O casal de aposentados Jorge Chula, 67 anos e Vanilda Alves Dias, 70, adotam comportamento parecido com o de Miotto. “Já fui fiel a muitas marcas mas, agora, vou pelo preço. O sabonete tem uma dúzia de preços diferentes, pela marca e tipo, aí pego, às vezes, o mais barato, ou o preço mediano”, contou ela. “Se você não corre atrás, pesa no bolso”, diz Jorge. “Tudo sobe muito”, continua Vanilda, que fica de olho nas promoções para gastar menos. Só de uma coisa ela não abre mão: o shampoo, cuja marca tem preço “salgadíssimo”, mas ela garante que nenhum outro trata tão bem seus cabelos brancos.

Cecília Duarte com os filhos Levi e Valentina: família não poupa com alimentação. Foto: Luis Nova/Esp.CB/D.A. Press

Bolso leve

A concurseira Ana Flávia Fernandes, 32 anos, saúda o fato de o iogurte de sua preferência estar em promoção, pois há seis meses trocou de marca. “Enquanto não me chamam para trabalhar, minha mãe me banca, e por isso tem umas coisas das quais gosto, mas não levo de jeito nenhum, para o bolso dela ficar mais leve”, conta.
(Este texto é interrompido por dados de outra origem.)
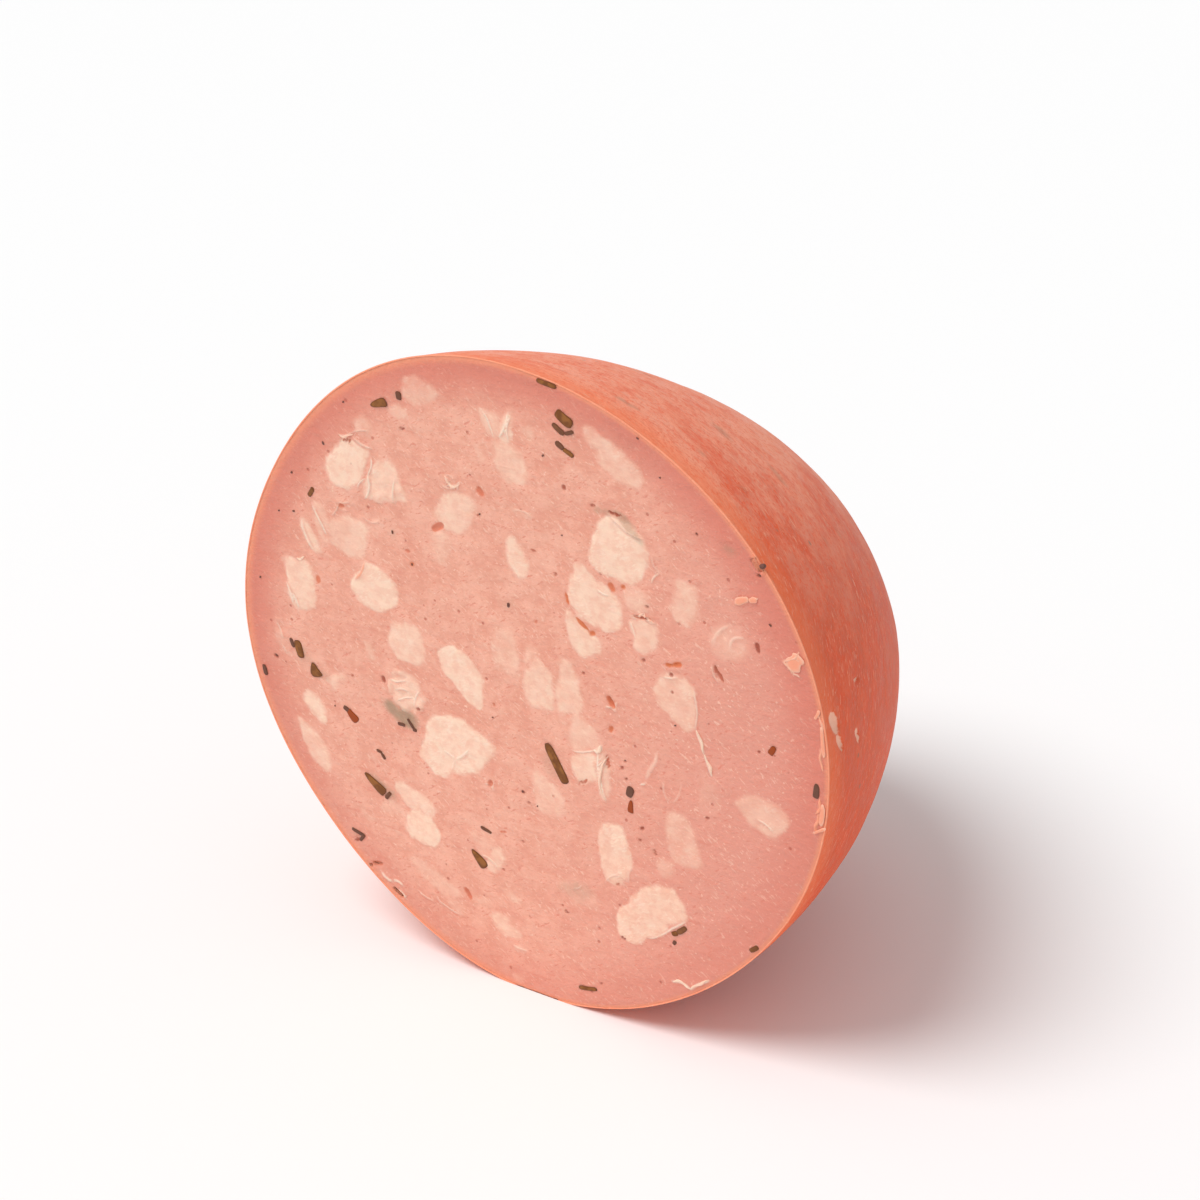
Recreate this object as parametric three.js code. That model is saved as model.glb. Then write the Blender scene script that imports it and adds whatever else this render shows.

Flávia, porém, não escapa de criticar quem só vai pelo preço mais baixo. “É horrível, porque minha tia compra uma esponja de lavar louça porque está R$ 0,20 mais barato do que a outra marca, de qualidade e efeitos melhores”.

Mãe em tempo integral, Cecília Duarte Lima Prado, 34 anos, quatro filhos, diz ser difícil demais sacrificar a qualidade por preço menor. “Não acho que seja tudo igual, de jeito nenhum”, diz. “Tenho uma amiga que faz isso; costuma ver o preço antes da marca do produto. Outro dia, troquei a marca de arroz, mas detestei”, exemplifica. “Meu marido é sushiman, por isso, lá em casa, a gente prioriza a boa alimentação e não precisa ter muita preocupação com o preço”, conclui ela, acompanhada pelos filhos Levi, 4 anos, e Valentina, de nove meses.

Equilíbrio

O educador financeiro Alvaro Modernell, da consultoria Mais Ativos, considera “muito saudável” para o mercado e para o consumidor a troca de marcas em busca de menor custo. “A médio prazo, pode levar a um equilíbrio de preços, até que o consumidor encontre a melhor relação custo/benefício”, prossegue. A crise obriga as pessoas a buscarem alternativas e também abre as portas a novas empresas que, para competir, oferecem melhor qualidade com bom preço, define o professor.